Anyone conversant with prestidigitation knows that accounts by observers untrained in the art cannot be relied on (there is a limit, for that matter, how much the testimony of trained observers can be relied on). People will firmly believe, for example, that their eyes never left some object when that simply is not true.
That means that we, as second-hand observers, cannot logically take this story as presented as very strong evidence for actual paranormal activity.
To conclude, however, that because the story does not provide evidence of a paranormal event that one knows what took place is much more illogical and irrational as to take the event at face value. We weren't there, there is nothing in the events recounted to provide clear evidence of fraud (no "Oh look! Halley's Comet!" in the story
Despite certain entertainers who have made being obnoxious about things they disagree with part of their act, being rude and unpleasant doesn't mean you are smart or more intelligent or less gullible than those one is being rude to. It just means you are acting like a jerk. (It is pretty easy, by the way, to fool self-proclaimed Skeptics with magic tricks -- like anyone else, you just play to their assumptions).
And I do not think, by the way, that the story not looking like a nice clean piece of fiction with all the normal inconsistencies written out is any kind of a proof that it is a fabrication (i.e., a piece of fiction). Anyone who has spent any time at all with eye-witness testimony will find this account completely believable as an account of what the teller remembers of what took place. Real testimony contains inconsistencies. Its only when a story has become so polished in retelling that the original story is lost that the inconsistencies are polished out. That doesn't mean that this isn't a made-up story, it just means that small inconsistencies doesn't mean that it is, and, in fact, that they make it more likely that this is what the person actually remembers happening.

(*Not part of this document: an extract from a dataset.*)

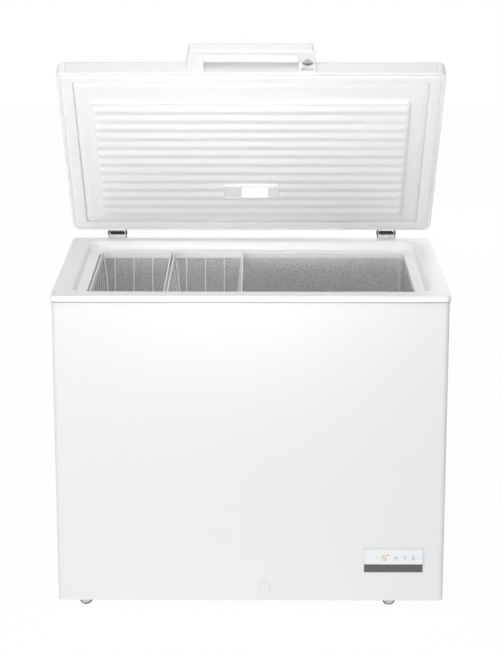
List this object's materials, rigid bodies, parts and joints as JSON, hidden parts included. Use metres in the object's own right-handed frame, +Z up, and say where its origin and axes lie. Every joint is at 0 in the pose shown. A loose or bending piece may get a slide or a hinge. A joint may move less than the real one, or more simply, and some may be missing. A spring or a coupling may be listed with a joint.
{
  "type": "chest freezer",
  "caption": "White chest freezer standing open, with a ribbed lid on sprung hinges, an embossed tank, hanging baskets, a corner control panel and castors.",
  "frame": {"origin": "on the floor, at the middle of the whole object's footprint, which runs from the collar's front to the rear bumpers' ends and, across, over the collar's width", "axes": "+X to the right seen from the front, +Y to the back, +Z up"},
  "size_m": [0.945, 0.643, 1.3567],
  "materials": {
    "white_enamel": "gloss",
    "galvanised_steel": "satin",
    "white_moulding": "satin",
    "embossed_aluminium": "satin",
    "coil_aluminium": "satin",
    "copper": "satin",
    "foam": "matte",
    "black_enamel": "gloss",
    "dark_rubber": "matte",
    "gasket_rubber": "matte",
    "zinc_steel": "satin",
    "chrome": "polished",
    "dark_moulding": "matte",
    "castor_nylon": "matte",
    "dark_panel": "gloss",
    "white_panel": "gloss",
    "circuit_board": "satin",
    "lamp_diffuser": "satin"
  },
  "bodies": {
    "cabinet": {"back_panel": "galvanised_steel", "base_pan": "galvanised_steel", "breaker_strip": "white_moulding", "bulkhead": "galvanised_steel", "cabinet_foam": "foam", "capillary_tube": "copper", "castor_axles": "zinc_steel", "castor_cups": "galvanised_steel", "collar": "white_moulding", "compressor": "black_enamel", "compressor_bolts": "zinc_steel", "compressor_grommets": "dark_rubber", "compressor_tray": "galvanised_steel", "condenser_coil": "copper", "control_bezel": "white_moulding", "cord_inlet": "dark_rubber", "display_board": "circuit_board", "display_window": "white_panel", "drain_tube": "white_moulding", "evaporator_coil": "coil_aluminium", "filter_drier": "copper", "hinge_leaf_screws": "zinc_steel", "hinge_leaves": "galvanised_steel", "hinge_pins": "zinc_steel", "hinge_springs": "zinc_steel", "inverter_box": "dark_moulding", "outer_casing": "white_enamel", "panel_strip": "dark_panel", "rear_cover": "dark_moulding", "rear_cover_screws": "zinc_steel", "rear_spacers": "dark_moulding", "starter_cover": "dark_moulding", "suction_line": "copper", "tank_liner": "embossed_aluminium"},
    "lid": {"lid_skin": "white_enamel", "lid_corner_caps": "white_moulding", "lid_foam": "foam", "lid_frame": "white_moulding", "lid_gasket": "gasket_rubber", "lid_liner": "white_moulding", "lid_handle": "white_moulding", "handle_screws": "zinc_steel", "lamp_housing": "white_moulding", "lamp_lens": "lamp_diffuser", "lamp_board": "circuit_board", "hinge_arms": "galvanised_steel", "hinge_arm_screws": "zinc_steel"},
    "lock": {"lock_barrel": "chrome", "lock_cam": "zinc_steel"},
    "drain_cap": {"drain_cap": "white_moulding"},
    "drain_plug": {"drain_plug": "dark_rubber"},
    "basket_left": {"basket_left": "white_moulding"},
    "basket_right": {"basket_right": "white_moulding"},
    "castor_wheel_back_left": {"castor_wheel_back_left": "castor_nylon"},
    "castor_wheel_back_right": {"castor_wheel_back_right": "castor_nylon"},
    "castor_wheel_front_left": {"castor_wheel_front_left": "castor_nylon"},
    "castor_wheel_front_right": {"castor_wheel_front_right": "castor_nylon"}
  },
  "joints": [
    {"name": "lid_hinge", "type": "hinge", "parent": "cabinet", "child": "lid", "pos_m": [0, 0.2855, 0.801], "axis": [-1, 0, 0], "range_deg": [-53.2, 21.8]},
    {"name": "lock_turn", "type": "hinge", "parent": "lid", "child": "lock", "pos_m": [0.136, -0.09788, 1.30847], "axis": [0, -0.8007, -0.599], "range_deg": [0, 90]},
    {"name": "drain_cap_pull", "type": "slide", "parent": "cabinet", "child": "drain_cap", "axis": [0, -1, 0], "range_m": [0, 0.03]},
    {"name": "drain_plug_lift", "type": "slide", "parent": "cabinet", "child": "drain_plug", "axis": [0, 0, 1], "range_m": [0, 0.03]},
    {"name": "basket_left_lift", "type": "slide", "parent": "cabinet", "child": "basket_left", "axis": [0, 0, 1], "range_m": [0, 0.05]},
    {"name": "basket_right_slide", "type": "slide", "parent": "cabinet", "child": "basket_right", "axis": [1, 0, 0], "range_m": [0, 0.41]},
    {"name": "castor_front_left_roll", "type": "hinge", "parent": "cabinet", "child": "castor_wheel_front_left", "pos_m": [-0.404, -0.2877, 0.016], "axis": [0, 1, 0], "continuous": true},
    {"name": "castor_front_right_roll", "type": "hinge", "parent": "cabinet", "child": "castor_wheel_front_right", "pos_m": [0.339, -0.2877, 0.016], "axis": [0, 1, 0], "continuous": true},
    {"name": "castor_back_left_roll", "type": "hinge", "parent": "cabinet", "child": "castor_wheel_back_left", "pos_m": [-0.404, 0.2187, 0.016], "axis": [0, 1, 0], "continuous": true},
    {"name": "castor_back_right_roll", "type": "hinge", "parent": "cabinet", "child": "castor_wheel_back_right", "pos_m": [0.339, 0.2187, 0.016], "axis": [0, 1, 0], "continuous": true}
  ]
}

Of course, we have equal evidence to suppose that you yourself are "David" and are, in reality, a Mafia hit-man who is trying to lure your victim out of hiding so as to earn the money you need to purchase your next sex-slave from Asia to support your compulsive necrophilia. Since you judge the one hypothesis as "probable" we must therefore also conclude that it is probable that you are a murderer for hire and sexual gratification.